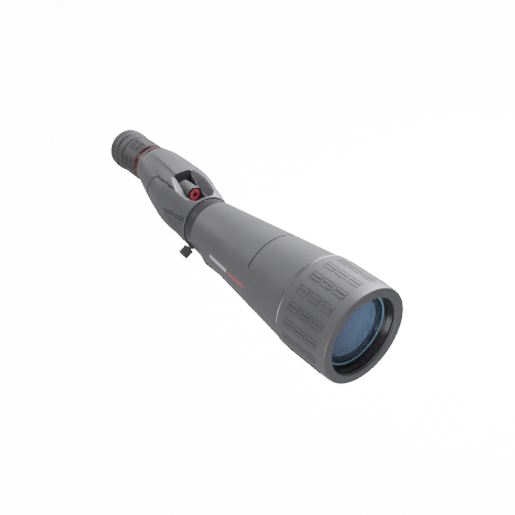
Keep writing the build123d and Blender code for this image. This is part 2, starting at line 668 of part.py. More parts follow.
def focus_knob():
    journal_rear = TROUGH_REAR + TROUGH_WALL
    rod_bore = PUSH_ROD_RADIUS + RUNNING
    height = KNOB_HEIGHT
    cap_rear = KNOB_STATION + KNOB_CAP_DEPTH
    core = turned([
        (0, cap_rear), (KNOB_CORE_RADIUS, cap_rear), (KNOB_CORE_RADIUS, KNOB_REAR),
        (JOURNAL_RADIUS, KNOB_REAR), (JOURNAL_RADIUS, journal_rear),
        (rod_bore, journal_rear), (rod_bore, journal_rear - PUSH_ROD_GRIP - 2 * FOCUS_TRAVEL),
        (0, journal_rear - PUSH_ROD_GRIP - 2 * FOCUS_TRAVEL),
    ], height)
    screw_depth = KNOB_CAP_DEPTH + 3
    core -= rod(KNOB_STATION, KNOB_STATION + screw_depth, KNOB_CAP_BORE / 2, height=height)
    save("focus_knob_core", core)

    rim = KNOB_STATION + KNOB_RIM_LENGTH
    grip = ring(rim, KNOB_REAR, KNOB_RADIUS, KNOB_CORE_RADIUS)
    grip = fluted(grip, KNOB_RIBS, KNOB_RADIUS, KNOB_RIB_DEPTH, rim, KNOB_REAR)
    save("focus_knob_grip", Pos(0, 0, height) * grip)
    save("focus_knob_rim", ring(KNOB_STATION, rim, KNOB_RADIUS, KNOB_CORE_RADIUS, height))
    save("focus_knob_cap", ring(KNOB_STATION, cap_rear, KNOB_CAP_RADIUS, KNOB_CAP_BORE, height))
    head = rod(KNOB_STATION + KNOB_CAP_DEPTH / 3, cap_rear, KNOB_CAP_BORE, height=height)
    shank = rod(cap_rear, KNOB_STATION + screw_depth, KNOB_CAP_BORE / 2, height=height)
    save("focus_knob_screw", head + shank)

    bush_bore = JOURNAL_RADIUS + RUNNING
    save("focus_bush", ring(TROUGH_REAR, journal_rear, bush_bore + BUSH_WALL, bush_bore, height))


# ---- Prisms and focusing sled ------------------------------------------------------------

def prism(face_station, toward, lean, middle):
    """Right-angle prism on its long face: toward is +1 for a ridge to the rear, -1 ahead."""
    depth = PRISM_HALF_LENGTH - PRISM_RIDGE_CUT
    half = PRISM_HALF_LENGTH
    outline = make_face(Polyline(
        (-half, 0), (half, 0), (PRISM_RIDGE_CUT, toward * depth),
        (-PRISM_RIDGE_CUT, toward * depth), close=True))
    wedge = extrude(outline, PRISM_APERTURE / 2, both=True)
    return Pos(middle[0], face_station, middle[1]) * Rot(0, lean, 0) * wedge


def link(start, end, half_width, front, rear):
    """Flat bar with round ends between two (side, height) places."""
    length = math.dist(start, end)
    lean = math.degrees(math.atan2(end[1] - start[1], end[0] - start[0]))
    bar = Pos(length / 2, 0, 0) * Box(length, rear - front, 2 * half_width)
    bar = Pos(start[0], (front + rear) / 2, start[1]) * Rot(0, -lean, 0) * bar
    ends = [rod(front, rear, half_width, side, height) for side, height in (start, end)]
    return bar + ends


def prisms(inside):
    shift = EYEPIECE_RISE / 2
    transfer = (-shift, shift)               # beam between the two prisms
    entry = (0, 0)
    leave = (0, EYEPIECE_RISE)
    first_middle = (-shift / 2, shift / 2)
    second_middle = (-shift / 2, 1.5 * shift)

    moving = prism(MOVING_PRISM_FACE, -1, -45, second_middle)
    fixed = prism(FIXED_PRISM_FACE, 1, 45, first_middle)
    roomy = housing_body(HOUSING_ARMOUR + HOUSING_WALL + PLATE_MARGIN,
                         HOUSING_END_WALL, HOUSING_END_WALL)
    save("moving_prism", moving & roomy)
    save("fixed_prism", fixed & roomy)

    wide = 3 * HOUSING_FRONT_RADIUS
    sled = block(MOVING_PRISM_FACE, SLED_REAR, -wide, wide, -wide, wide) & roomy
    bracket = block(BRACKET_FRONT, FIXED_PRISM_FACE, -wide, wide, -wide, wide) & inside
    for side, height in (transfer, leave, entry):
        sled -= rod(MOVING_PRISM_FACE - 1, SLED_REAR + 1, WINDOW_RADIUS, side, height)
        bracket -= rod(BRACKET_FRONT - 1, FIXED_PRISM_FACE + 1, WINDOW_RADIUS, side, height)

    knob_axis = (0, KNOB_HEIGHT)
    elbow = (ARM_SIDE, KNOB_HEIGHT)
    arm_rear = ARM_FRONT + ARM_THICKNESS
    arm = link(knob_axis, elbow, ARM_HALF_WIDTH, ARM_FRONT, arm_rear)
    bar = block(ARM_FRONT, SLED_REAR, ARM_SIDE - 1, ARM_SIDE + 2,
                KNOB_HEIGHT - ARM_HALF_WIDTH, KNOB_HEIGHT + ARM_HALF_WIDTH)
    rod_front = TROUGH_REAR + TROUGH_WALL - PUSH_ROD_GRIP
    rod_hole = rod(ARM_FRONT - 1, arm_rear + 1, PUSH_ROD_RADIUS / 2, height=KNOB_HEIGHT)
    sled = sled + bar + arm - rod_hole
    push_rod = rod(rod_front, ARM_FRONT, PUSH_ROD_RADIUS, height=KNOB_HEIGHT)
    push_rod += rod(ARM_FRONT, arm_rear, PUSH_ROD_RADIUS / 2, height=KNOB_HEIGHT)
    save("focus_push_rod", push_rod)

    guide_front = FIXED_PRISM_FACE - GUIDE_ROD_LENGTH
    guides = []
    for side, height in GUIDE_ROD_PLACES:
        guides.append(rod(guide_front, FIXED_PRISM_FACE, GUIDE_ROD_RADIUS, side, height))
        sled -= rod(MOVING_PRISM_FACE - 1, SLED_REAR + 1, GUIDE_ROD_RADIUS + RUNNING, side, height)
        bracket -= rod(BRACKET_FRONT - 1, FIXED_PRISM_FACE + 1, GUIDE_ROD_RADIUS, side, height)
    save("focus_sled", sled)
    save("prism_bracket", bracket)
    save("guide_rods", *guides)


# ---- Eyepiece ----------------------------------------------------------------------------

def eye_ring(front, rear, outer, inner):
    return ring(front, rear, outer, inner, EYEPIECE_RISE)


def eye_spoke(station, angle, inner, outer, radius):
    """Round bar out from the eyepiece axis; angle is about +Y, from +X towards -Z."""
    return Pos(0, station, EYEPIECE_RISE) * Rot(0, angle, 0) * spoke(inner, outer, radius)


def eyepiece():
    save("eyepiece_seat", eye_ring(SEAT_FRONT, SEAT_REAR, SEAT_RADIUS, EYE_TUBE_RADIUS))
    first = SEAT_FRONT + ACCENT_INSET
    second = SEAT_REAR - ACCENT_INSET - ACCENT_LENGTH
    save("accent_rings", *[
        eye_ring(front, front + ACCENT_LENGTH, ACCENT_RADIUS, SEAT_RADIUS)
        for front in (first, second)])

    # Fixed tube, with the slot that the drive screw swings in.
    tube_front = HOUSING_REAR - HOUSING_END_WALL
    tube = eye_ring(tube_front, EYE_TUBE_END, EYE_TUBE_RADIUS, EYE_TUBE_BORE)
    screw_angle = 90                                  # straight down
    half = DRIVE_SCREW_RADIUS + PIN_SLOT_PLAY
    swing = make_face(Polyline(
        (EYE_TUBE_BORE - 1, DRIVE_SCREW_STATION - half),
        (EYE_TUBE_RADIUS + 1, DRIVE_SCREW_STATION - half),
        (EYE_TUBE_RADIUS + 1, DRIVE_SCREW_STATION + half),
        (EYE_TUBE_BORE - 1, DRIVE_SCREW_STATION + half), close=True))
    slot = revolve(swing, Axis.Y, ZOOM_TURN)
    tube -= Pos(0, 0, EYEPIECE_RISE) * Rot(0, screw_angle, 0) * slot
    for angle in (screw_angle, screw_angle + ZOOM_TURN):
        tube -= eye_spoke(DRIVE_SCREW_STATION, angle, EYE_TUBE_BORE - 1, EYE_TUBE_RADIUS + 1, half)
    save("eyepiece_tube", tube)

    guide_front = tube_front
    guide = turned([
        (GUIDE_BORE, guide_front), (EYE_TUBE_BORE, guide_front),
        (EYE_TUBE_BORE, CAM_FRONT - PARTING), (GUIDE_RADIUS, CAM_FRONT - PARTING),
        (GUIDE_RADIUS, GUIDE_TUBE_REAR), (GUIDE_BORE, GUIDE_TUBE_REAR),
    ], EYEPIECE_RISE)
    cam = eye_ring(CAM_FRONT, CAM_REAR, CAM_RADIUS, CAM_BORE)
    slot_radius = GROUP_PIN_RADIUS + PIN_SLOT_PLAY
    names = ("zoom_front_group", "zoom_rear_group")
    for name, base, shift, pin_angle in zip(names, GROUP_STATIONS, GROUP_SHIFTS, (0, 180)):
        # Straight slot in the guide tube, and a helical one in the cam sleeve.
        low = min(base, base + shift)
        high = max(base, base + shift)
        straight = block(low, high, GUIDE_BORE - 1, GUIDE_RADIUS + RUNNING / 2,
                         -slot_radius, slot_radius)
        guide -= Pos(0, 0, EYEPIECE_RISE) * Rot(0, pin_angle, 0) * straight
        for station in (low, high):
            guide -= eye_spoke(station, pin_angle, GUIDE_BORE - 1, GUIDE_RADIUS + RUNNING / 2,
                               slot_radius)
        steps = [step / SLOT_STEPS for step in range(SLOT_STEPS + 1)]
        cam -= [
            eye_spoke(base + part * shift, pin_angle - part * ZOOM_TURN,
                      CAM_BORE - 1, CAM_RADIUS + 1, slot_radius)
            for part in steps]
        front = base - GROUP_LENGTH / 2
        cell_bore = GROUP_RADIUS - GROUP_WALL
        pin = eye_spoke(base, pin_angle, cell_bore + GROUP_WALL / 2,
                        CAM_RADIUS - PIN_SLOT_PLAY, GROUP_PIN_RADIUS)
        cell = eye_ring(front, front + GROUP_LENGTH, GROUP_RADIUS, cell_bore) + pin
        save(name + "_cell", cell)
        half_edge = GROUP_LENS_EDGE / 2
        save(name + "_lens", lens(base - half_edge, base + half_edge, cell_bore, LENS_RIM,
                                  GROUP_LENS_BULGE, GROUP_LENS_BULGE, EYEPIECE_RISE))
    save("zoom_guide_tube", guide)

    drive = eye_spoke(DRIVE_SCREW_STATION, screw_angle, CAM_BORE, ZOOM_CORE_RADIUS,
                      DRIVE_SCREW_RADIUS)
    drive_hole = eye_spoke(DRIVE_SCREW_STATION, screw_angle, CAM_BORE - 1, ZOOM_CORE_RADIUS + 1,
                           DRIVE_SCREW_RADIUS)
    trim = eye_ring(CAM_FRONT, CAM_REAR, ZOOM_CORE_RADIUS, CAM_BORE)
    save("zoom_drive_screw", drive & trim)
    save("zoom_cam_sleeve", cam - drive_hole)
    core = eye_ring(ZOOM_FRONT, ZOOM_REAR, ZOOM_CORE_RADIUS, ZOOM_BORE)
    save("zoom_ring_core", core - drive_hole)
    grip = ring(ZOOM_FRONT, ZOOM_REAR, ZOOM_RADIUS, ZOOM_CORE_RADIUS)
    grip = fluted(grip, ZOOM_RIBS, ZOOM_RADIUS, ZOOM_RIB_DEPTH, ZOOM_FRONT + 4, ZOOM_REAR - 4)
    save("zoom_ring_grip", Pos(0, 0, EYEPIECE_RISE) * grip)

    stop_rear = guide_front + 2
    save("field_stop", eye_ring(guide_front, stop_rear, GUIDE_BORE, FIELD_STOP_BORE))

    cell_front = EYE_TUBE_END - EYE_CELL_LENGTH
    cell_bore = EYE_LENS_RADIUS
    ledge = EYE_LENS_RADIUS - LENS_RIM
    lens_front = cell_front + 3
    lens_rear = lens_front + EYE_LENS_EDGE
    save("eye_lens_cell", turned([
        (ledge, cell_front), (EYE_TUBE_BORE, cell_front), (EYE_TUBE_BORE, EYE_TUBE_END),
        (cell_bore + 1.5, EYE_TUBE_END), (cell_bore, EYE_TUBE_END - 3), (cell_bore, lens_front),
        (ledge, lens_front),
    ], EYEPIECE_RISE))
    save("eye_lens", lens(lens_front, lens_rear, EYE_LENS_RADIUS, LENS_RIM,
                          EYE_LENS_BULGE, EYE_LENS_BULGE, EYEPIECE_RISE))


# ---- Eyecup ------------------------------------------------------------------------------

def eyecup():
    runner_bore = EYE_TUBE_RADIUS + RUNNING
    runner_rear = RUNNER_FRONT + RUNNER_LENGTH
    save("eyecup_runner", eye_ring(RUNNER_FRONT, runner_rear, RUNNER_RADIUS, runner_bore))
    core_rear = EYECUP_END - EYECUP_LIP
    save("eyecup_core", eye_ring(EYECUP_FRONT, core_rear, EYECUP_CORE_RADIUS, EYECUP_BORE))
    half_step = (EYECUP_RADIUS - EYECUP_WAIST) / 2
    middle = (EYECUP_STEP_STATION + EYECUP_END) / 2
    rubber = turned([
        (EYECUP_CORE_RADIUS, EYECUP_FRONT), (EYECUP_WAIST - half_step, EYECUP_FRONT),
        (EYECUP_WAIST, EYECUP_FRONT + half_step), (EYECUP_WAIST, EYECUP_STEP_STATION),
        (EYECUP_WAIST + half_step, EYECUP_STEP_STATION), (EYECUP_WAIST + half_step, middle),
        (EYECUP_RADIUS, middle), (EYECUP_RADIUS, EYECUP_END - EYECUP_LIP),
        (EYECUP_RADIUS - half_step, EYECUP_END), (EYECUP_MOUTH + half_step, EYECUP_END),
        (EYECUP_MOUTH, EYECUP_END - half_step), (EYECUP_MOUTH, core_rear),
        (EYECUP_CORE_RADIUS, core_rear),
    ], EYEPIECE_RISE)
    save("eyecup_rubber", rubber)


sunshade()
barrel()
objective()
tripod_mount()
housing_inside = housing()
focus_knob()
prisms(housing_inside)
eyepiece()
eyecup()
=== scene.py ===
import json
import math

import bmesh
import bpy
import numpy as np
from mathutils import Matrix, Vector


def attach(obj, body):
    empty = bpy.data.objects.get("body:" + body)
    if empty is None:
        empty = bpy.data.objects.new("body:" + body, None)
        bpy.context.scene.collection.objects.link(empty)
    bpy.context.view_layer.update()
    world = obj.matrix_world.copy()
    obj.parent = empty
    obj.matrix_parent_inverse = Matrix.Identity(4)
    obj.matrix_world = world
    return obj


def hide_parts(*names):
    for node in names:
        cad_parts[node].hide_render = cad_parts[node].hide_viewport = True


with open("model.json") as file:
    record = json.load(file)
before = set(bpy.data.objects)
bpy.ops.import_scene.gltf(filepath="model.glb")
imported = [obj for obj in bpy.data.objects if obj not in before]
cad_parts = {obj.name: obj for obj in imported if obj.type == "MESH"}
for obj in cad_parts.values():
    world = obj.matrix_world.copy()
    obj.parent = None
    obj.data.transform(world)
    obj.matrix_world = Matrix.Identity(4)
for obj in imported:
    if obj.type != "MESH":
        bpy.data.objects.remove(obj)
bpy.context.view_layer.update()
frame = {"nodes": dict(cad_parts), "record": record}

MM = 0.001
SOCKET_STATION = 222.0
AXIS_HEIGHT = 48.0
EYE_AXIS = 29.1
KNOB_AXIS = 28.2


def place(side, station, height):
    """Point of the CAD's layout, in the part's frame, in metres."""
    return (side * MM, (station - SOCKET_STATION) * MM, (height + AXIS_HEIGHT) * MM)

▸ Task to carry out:
Go back over the listing above and copy exactly the lines that begin at the line with "objective()" and stop after the line with "in imported if"; leave out every other line.

▸ Output of the exercise:
objective()
tripod_mount()
housing_inside = housing()
focus_knob()
prisms(housing_inside)
eyepiece()
eyecup()
=== scene.py ===
import json
import math

import bmesh
import bpy
import numpy as np
from mathutils import Matrix, Vector


def attach(obj, body):
    empty = bpy.data.objects.get("body:" + body)
    if empty is None:
        empty = bpy.data.objects.new("body:" + body, None)
        bpy.context.scene.collection.objects.link(empty)
    bpy.context.view_layer.update()
    world = obj.matrix_world.copy()
    obj.parent = empty
    obj.matrix_parent_inverse = Matrix.Identity(4)
    obj.matrix_world = world
    return obj


def hide_parts(*names):
    for node in names:
        cad_parts[node].hide_render = cad_parts[node].hide_viewport = True


with open("model.json") as file:
    record = json.load(file)
before = set(bpy.data.objects)
bpy.ops.import_scene.gltf(filepath="model.glb")
imported = [obj for obj in bpy.data.objects if obj not in before]
cad_parts = {obj.name: obj for obj in imported if obj.type == "MESH"}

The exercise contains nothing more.